When to Switch from a CNC Router to a Dedicated CNC Mill
While a high-performance CNC router can handle non-ferrous metals and light, occasional mild steel machining with the right settings, it is not a substitute for a dedicated milling machine. When your workshop shifts from woodworking or prototyping to heavy-duty metal fabrication, using the wrong tool compromises both safety and part quality.
CNC Router vs. CNC Vertical Milling Machine
The table below breaks down the fundamental differences in structural capability and material processing between these two platforms:
| Feature | CNC Router | CNC Vertical Milling Machine (VMC) |
|---|---|---|
| Primary Material | Wood, Plastics, Aluminum, Brass | Carbon Steel, Stainless Steel, Titanium |
| Frame Construction | Gantry style (prone to flex under high loads) | Cast iron bed/column (maximum machine rigidity) |
| Spindle Speed & Torque | High RPM (10,000–24,000+), Lower Torque | Low RPM (100–8,000), High Low-End Torque |
| Cutting Force Capacity | Low to Moderate | Extremely High |
| Drive System | Linear rails with belts, rack & pinion, or ballscrews | Ground ballscrews with heavy-duty box ways or linear guides |
Signs Your Production Has Outgrown a Wood Router
Continuing to push a wood router past its engineering limits leads to tool chatter, broken carbide end mills, and premature bearing failure. It is time to transition to a dedicated CNC mill if your operations hit any of the following benchmarks:
- Strict Tolerance Demands: If your projects consistently require precision tighter than $\pm0.005\text{ inches}$ ($\pm0.127\text{ mm}$), the natural frame stiffness and gantry flex of a router cannot reliably deliver.

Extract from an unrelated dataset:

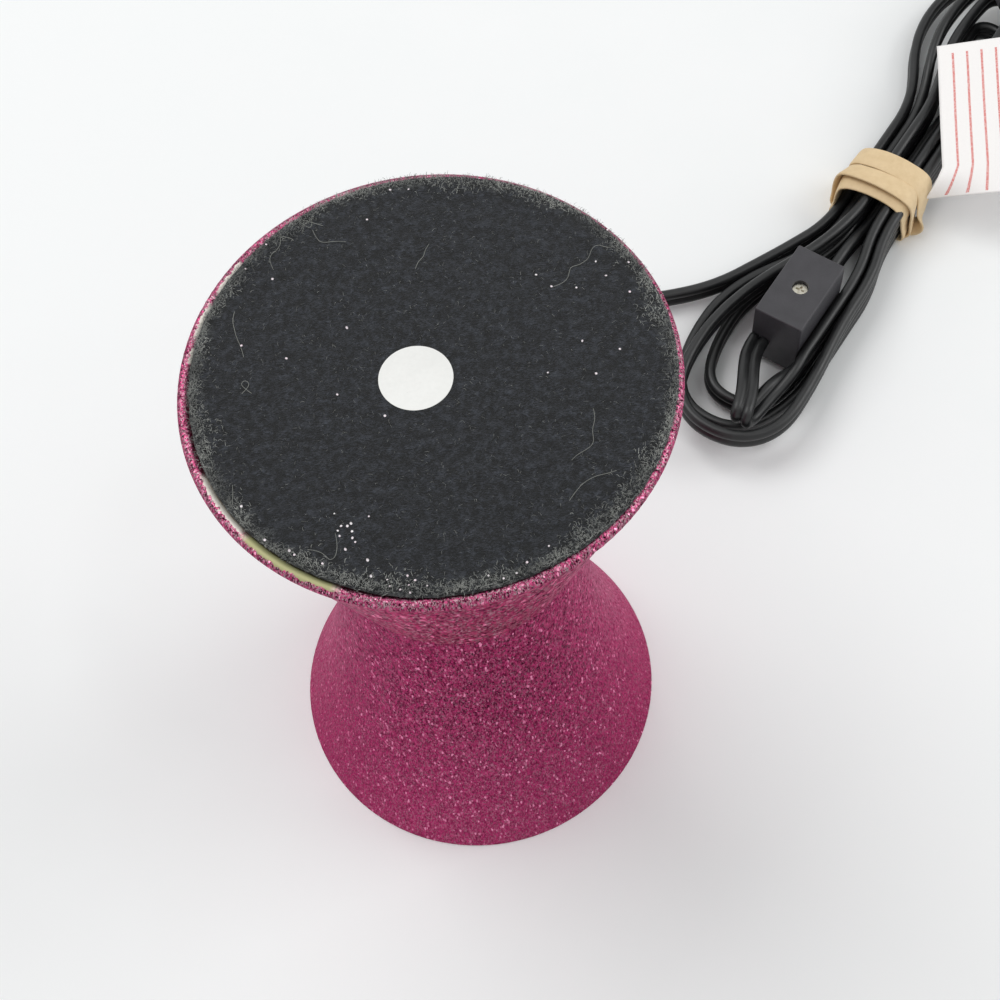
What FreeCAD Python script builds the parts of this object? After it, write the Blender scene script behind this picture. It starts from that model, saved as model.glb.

- Material Thickness: Machining solid steel plates or bars thicker than $0.25\text{ inches}$ ($6.35\text{ mm}$) requires heavy depths of cut that stall out high-speed router spindles.
- Production Volume: If ferrous metal machining makes up more than 15-20% of your total shop throughput, a dedicated mill will drastically cut down cycle times and save thousands in tooling costs.